## Start INPUT

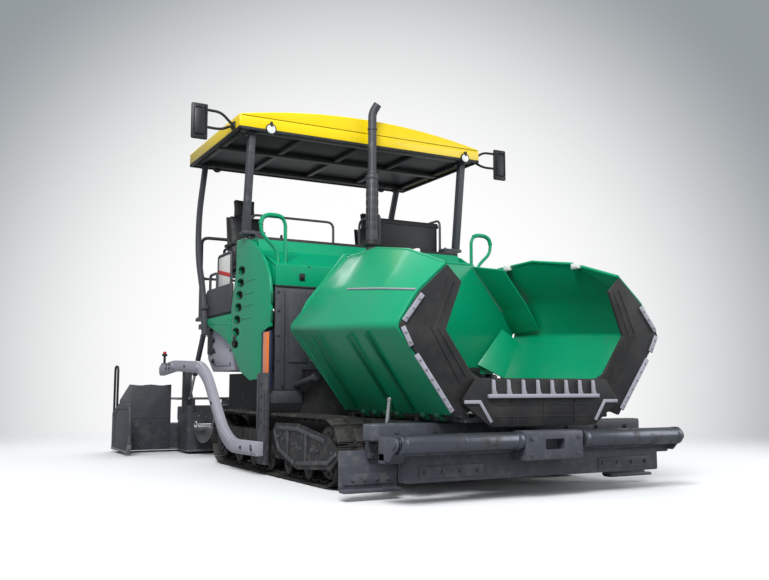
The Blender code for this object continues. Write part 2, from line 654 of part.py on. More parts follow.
def auger(side):
    """A screw flight on its shaft, of opposite hand on each side."""
    turns, start, length, hub = 4, 0.10, 1.08, 0.03
    mesh = bpy.data.meshes.new("flight")
    mesh.from_pydata([(0, hub, 0), (0, AUGER_R, 0)], [(0, 1)], [])
    flight = bpy.data.objects.new("flight", mesh)
    bpy.context.scene.collection.objects.link(flight)
    screw = flight.modifiers.new("turns", "SCREW")
    screw.axis, screw.angle, screw.iterations = "X", 2 * pi, turns
    screw.screw_offset = side * length / turns
    screw.steps = screw.render_steps = 14
    screw.merge_threshold = 1e-5
    wall = flight.modifiers.new("wall", "SOLIDIFY")
    wall.thickness, wall.offset = 0.016, 0
    flight.location = (side * start, AUGER_Y, AUGER_Z)
    shaft = rod((side * 0.062, AUGER_Y, AUGER_Z), (side * 1.23, AUGER_Y, AUGER_Z), 0.045, 14)
    return joined(shaft, as_mesh(flight))


def cylinder(figures, place):
    """A hydraulic cylinder as (barrel, rod). place gives the machine's point for (a, b) of its plane."""
    base, eye = Vector(figures["base"]), Vector(figures["eye"])
    barrel_length, radius = figures["barrel"], figures["radius"]
    length = (eye - base).length
    way = (eye - base) / length

    def at(along):
        return place(*(base + way * along))

    tube_part = rod(at(0.025), at(barrel_length), radius, 14)
    lug = rod(at(-0.02), at(0.05), radius * 0.55, 10)
    bore = rod(at(0.05), at(barrel_length + 0.1), radius * 0.68, 14)
    piston_rod = rod(at(barrel_length - 0.05), at(length - 0.02), radius * 0.5, 12)
    return cut(joined(tube_part, lug), bore), piston_rod


# ---------------------------------------------------------------- assembly

def build_middle():
    """The pieces on the middle of the machine."""
    keep(main_frame(), "main_frame", "grey")
    keep(conveyor_deck(), "conveyor_deck", "steel")
    keep(front_beam(), "front_beam", "grey")
    keep(bulkhead(), "bulkhead", "green")
    keep(front_wall(), "front_wall", "grey")
    keep(hood(), "hood", "green")
    keep(box((-0.50, 0.50), (-0.40, 0.36), (RAIL_TOP + JOINT_GAP, ENGINE_TOP), 0.02), "engine", "black")
    keep(rear_body(), "rear_body", "light_grey")
    keep(platform(), "platform", "grey")
    keep(console(), "console", "black")
    keep(roof(), "roof", "yellow")
    keep(roof_liner(), "roof_liner", "black")
    keep(exhaust(), "exhaust", "grey")
    keep(front_apron(), "front_apron", "rubber", (0, APRON_Y, APRON_PIVOT_Z))
    keep(push_bar(), "push_bar", "grey", (0, PUSH_BACK, 0.25))
    keep(screed(), "screed", "grey", (0, TOW_Y, TOW_Z))


def build_side(name, side):
    """The pieces that each side has its own of."""
    wing_hinge = (side * HINGE_X, -2.1, HINGE_Z)
    wing_base, lift_base = WING_CYL["base"], LIFT_CYL["base"]
    wing_pin = (side * wing_base[0], WING_CYL_Y, wing_base[1])
    lift_pin = (side * LIFT_CYL_X, *lift_base)
    wing_barrel, wing_rod = cylinder(WING_CYL, lambda x, z: (side * x, WING_CYL_Y, z))
    lift_barrel, lift_rod = cylinder(LIFT_CYL, lambda y, z: (side * LIFT_CYL_X, y, z))
    pieces = (                     # piece, its node's name on this side, finish, pivot
        (track(side), "track", "rubber", (0, 0, 0)),
        (track_frame(side), "track_frame", "grey", (0, 0, 0)),
        (wing(side), "wing", "green", wing_hinge),
        (wing_flap(side), "wing_flap", "rubber", wing_hinge),
        (wing_barrel, "wing_barrel", "grey", wing_pin),
        (wing_rod, "wing_rod", "steel", wing_pin),
        (service_door(side), "service_door", "green", (side * DOOR_HINGE[0], *DOOR_HINGE[1:])),
        (tail_panel(side), "tail_panel", "green", (0, 0, 0)),
        (front_post(side), "front_post", "grey", (0, 0, 0)),
        (rear_post(side), "rear_post", "grey", (0, 0, 0)),
        (seat(side), "seat", "black", (side * SEAT_X, SEAT_Y, DECK_Z)),
        (mirror(side), "mirror", "black", (0, 0, 0)),
        (rear_rail(side), "rear_rail", "grey", (0, 0, 0)),
        (tow_column(side), "tow_column", "light_grey", (0, 0, 0)),
        (push_roller(side), "push_roller", "steel", (side * 0.8, ROLLER_Y, ROLLER_Z)),
        (screed_arm(side), "screed_arm", "light_grey", (side * ARM_IN, TOW_Y, TOW_Z)),
        (lift_barrel, "lift_barrel", "grey", lift_pin),
        (lift_rod, "lift_rod", "steel", lift_pin),
        (extension(side), "extension", "grey", (side * EXT_OUT, SCREED_BACK, SCREED_Z)),
        (auger(side), "auger", "steel", (side * 0.6, AUGER_Y, AUGER_Z)),
    )
    for piece, node, finish, pivot in pieces:
        keep(piece, f"{name}_{node}", finish, pivot)


clear_scene()
PAVER = bpy.data.collections.new("asphalt_paver")
bpy.context.scene.collection.children.link(PAVER)
build_middle()
for side_name, side_sign in SIDES:
    build_side(side_name, side_sign)
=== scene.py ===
"""Looks of a tracked asphalt paver: finishes for its frame, and the detailed pieces that ride on it."""
import bpy
from math import atan2, cos, hypot, pi, radians, sin
from mathutils import Euler, Matrix, Vector


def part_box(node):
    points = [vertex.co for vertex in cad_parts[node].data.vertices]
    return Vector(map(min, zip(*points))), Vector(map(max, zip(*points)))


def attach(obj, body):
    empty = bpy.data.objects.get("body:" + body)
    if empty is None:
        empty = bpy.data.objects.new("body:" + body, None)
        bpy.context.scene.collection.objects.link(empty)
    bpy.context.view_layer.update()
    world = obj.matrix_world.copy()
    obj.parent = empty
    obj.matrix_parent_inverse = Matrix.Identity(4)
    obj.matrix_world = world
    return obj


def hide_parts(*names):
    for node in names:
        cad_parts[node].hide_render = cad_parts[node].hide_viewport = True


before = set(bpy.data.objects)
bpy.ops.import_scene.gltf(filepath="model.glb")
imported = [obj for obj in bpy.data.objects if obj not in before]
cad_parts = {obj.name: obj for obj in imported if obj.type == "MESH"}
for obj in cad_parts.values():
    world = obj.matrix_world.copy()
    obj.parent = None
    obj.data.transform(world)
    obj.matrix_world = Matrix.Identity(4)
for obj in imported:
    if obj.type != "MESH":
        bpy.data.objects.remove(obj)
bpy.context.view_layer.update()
SIDES = (("right", -1), ("left", 1))

# Camera: place in metres, turn from +Y towards +X and upward tilt in degrees, lens for a 36 mm sensor
CAMERA_PLACE = (-4.2646, -8.4712, 0.8208)
CAMERA_TURN, CAMERA_TILT = 28.447, 6.4
LENS = 40.68


# ---------------------------------------------------------------- shader expressions

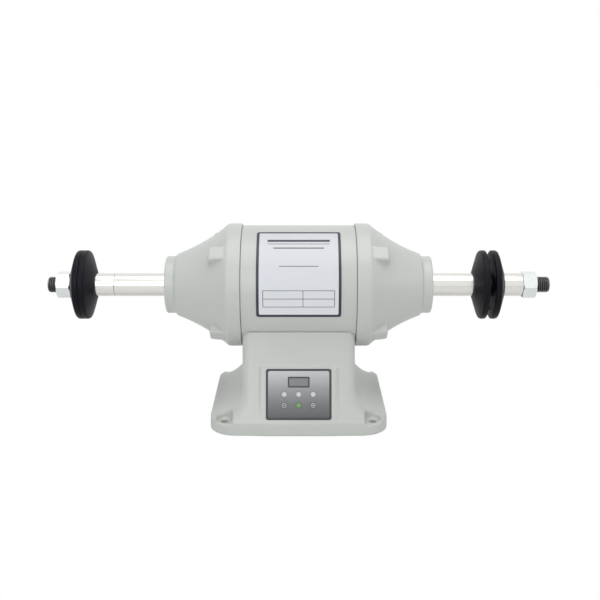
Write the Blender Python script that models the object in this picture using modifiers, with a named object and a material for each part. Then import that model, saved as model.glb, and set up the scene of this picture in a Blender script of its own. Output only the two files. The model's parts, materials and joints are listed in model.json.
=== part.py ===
# A double-ended bench buffer: a cylindrical motor on a cast pedestal, with a long
# shaft that carries a pair of clamping flanges, a spacer and a nut at each end.
# Metres, +Z up. The origin is on the bench below the middle of the motor, +X runs
# along the shaft and -Y is the front, where the control panel is.

import math

import bmesh
import bpy
from mathutils import Matrix, Vector

# Driving dimensions of the machine
AXIS_HEIGHT = 0.208
SHAFT_END = 0.4005
SHOULDER = 0.2936

# Clearances and cuts
FIT = 0.0003
OVERRUN = 0.004
MERGE = 0.00001
SHARP_ANGLE = math.radians(32)

# Motor barrel
BARREL_RADIUS = 0.095
BARREL_WALL = 0.007
BARREL_HALF = 0.0885
BARREL_STEPS = 36
PRESS_GAP = 0.0006

# End bells
RIM_STEP = 0.003
RIM_RADIUS = BARREL_RADIUS + RIM_STEP
RIM_WIDTH = 0.0215
RIM_CHAMFER = 0.0008
HUB_RADIUS = 0.0455
HUB_START = 0.195
HUB_END = 0.2105
HUB_CHAMFER = 0.0015
NECK_RADIUS = 0.049
CONE_HANDLE_X = 0.1505
CONE_HANDLE_SHARE = 0.316
CONE_HANDLE_RADIUS = NECK_RADIUS + (RIM_RADIUS - NECK_RADIUS) * CONE_HANDLE_SHARE
CONE_STEPS = 3
SPIGOT_LENGTH = 0.006
CAVITY_MOUTH_SET_IN = 0.019
CAVITY_MOUTH_RADIUS = BARREL_RADIUS - CAVITY_MOUTH_SET_IN
CAVITY_KNEE_X = 0.127
CAVITY_WAIST_SET_IN = 0.0038
CAVITY_END_RADIUS = 0.0465
BELL_STEPS = 28

# Bolt bosses on the end bells, and the tie bolts through them
BOSS_WIDTH = 0.024
BOSS_STEP = 0.0025
BOSS_RADIAL_HEIGHT = 0.0315
BOSS_OUTER_RADIUS = BARREL_RADIUS + BOSS_STEP
BOSS_INNER_RADIUS = BOSS_OUTER_RADIUS - BOSS_RADIAL_HEIGHT
BOSS_END = 0.1385
BOSS_DRAFT = 0.0045
BOSS_EDGE = 0.0022
BOSS_ANGLES = (45, 135, 225, 315)
BOLT_SET_IN = 0.013
BOLT_PITCH_RADIUS = BARREL_RADIUS - BOLT_SET_IN
BOLT_RADIUS = 0.003
BOLT_HOLE_RADIUS = 0.0034
BOLT_HEAD_RADIUS = 0.005
BOLT_HEAD_LENGTH = 0.006
BOLT_SOCKET_RADIUS = 0.0026
BOLT_SOCKET_DEPTH = 0.003
HEAD_POCKET_RADIUS = 0.0058
HEAD_POCKET_DEPTH = 0.0085
BOLT_STEPS = 10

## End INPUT

§ EXERCISE
From the entries, copy out each line containing the word "that".

§ SOLUTION TO THE EXERCISE
    """The pieces that each side has its own of."""
"""Looks of a tracked asphalt paver: finishes for its frame, and the detailed pieces that ride on it."""
Write the Blender Python script that models the object in this picture using modifiers, with a named object and a material for each part. Then import that model, saved as model.glb, and set up the scene of this picture in a Blender script of its own. Output only the two files. The model's parts, materials and joints are listed in model.json.
# shaft that carries a pair of clamping flanges, a spacer and a nut at each end.